GIVEN MATERIAL:

....................

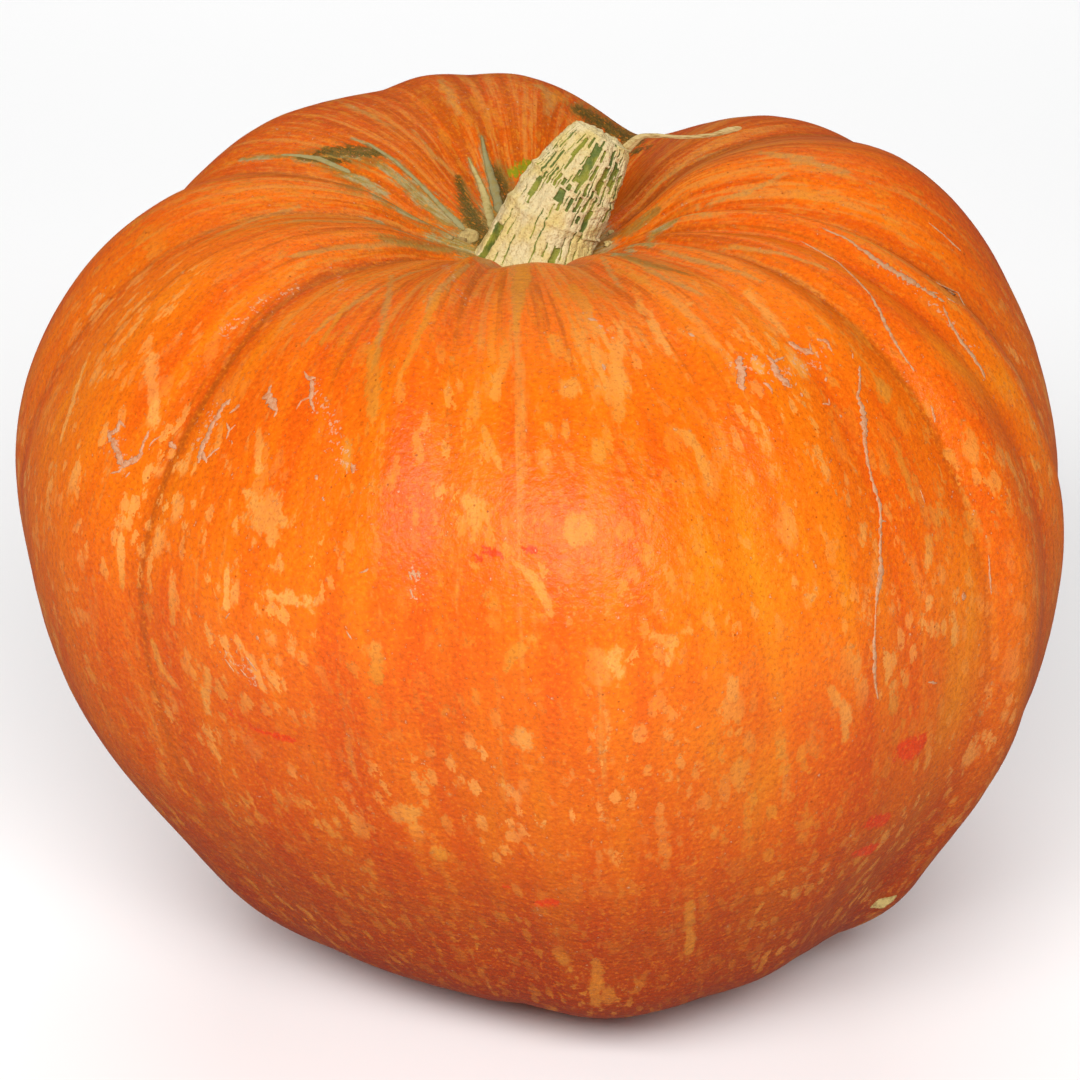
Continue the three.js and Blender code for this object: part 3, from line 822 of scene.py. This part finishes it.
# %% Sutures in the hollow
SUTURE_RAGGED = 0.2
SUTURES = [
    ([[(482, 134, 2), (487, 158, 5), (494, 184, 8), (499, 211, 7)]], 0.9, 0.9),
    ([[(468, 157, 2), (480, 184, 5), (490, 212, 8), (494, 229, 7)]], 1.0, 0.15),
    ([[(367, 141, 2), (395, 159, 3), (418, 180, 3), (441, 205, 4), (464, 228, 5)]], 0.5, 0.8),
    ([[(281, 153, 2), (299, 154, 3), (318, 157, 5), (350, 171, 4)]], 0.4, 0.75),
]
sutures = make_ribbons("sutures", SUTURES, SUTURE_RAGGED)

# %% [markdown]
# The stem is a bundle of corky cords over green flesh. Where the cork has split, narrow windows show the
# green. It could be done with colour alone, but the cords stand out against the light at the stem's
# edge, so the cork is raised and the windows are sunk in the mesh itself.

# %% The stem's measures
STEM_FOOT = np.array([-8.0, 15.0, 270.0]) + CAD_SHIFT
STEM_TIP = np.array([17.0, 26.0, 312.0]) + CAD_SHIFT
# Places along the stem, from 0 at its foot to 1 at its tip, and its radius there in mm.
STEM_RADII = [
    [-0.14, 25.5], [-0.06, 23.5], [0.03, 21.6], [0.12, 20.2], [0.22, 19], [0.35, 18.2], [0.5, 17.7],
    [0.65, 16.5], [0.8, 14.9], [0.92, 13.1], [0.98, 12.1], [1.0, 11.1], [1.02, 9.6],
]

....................

Print again each line of the listing above, exactly as it appears.

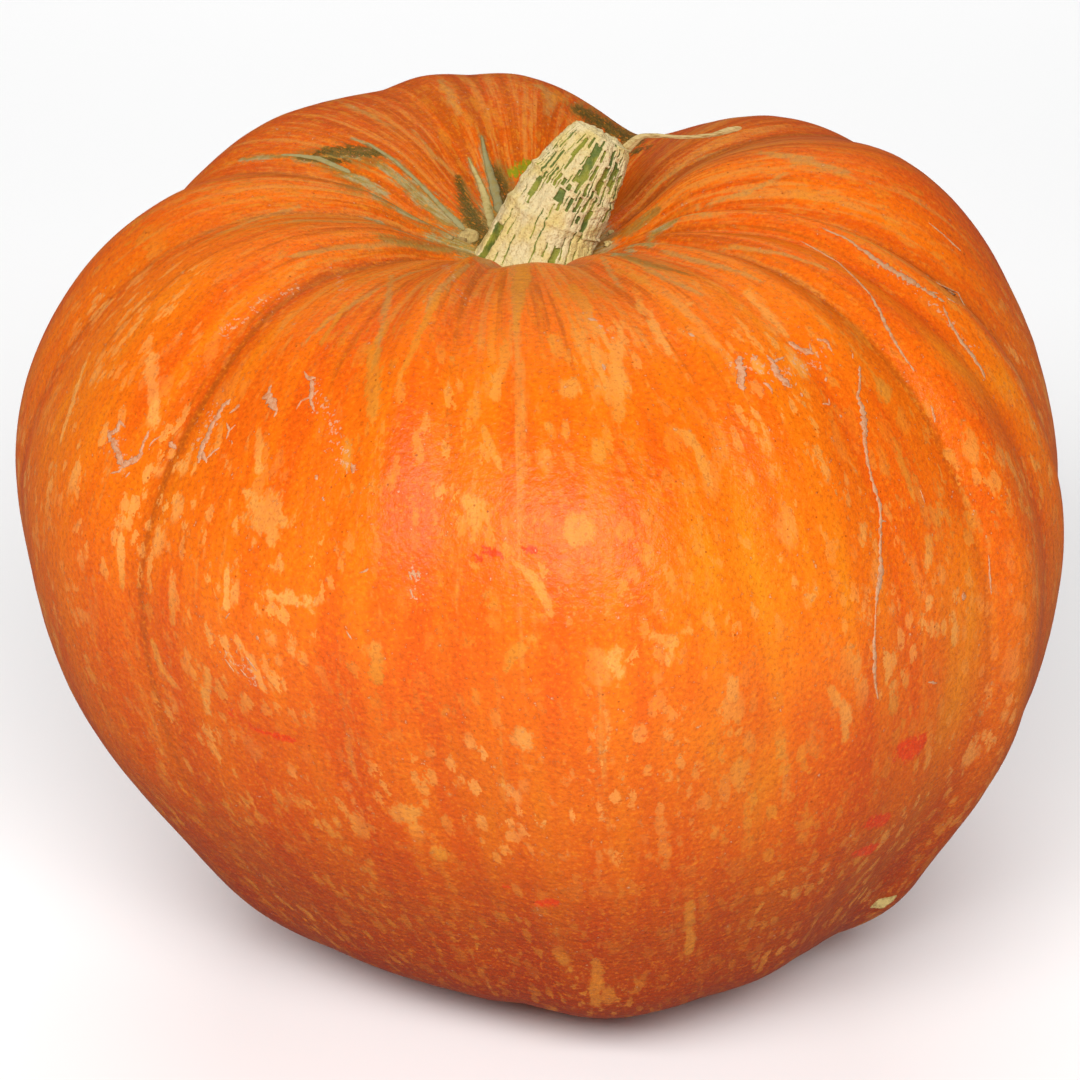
Continue the three.js and Blender code for this object: part 3, from line 822 of scene.py. This part finishes it.
# %% Sutures in the hollow
SUTURE_RAGGED = 0.2
SUTURES = [
    ([[(482, 134, 2), (487, 158, 5), (494, 184, 8), (499, 211, 7)]], 0.9, 0.9),
    ([[(468, 157, 2), (480, 184, 5), (490, 212, 8), (494, 229, 7)]], 1.0, 0.15),
    ([[(367, 141, 2), (395, 159, 3), (418, 180, 3), (441, 205, 4), (464, 228, 5)]], 0.5, 0.8),
    ([[(281, 153, 2), (299, 154, 3), (318, 157, 5), (350, 171, 4)]], 0.4, 0.75),
]
sutures = make_ribbons("sutures", SUTURES, SUTURE_RAGGED)

# %% [markdown]
# The stem is a bundle of corky cords over green flesh. Where the cork has split, narrow windows show the
# green. It could be done with colour alone, but the cords stand out against the light at the stem's
# edge, so the cork is raised and the windows are sunk in the mesh itself.

# %% The stem's measures
STEM_FOOT = np.array([-8.0, 15.0, 270.0]) + CAD_SHIFT
STEM_TIP = np.array([17.0, 26.0, 312.0]) + CAD_SHIFT
# Places along the stem, from 0 at its foot to 1 at its tip, and its radius there in mm.
STEM_RADII = [
    [-0.14, 25.5], [-0.06, 23.5], [0.03, 21.6], [0.12, 20.2], [0.22, 19], [0.35, 18.2], [0.5, 17.7],
    [0.65, 16.5], [0.8, 14.9], [0.92, 13.1], [0.98, 12.1], [1.0, 11.1], [1.02, 9.6],
]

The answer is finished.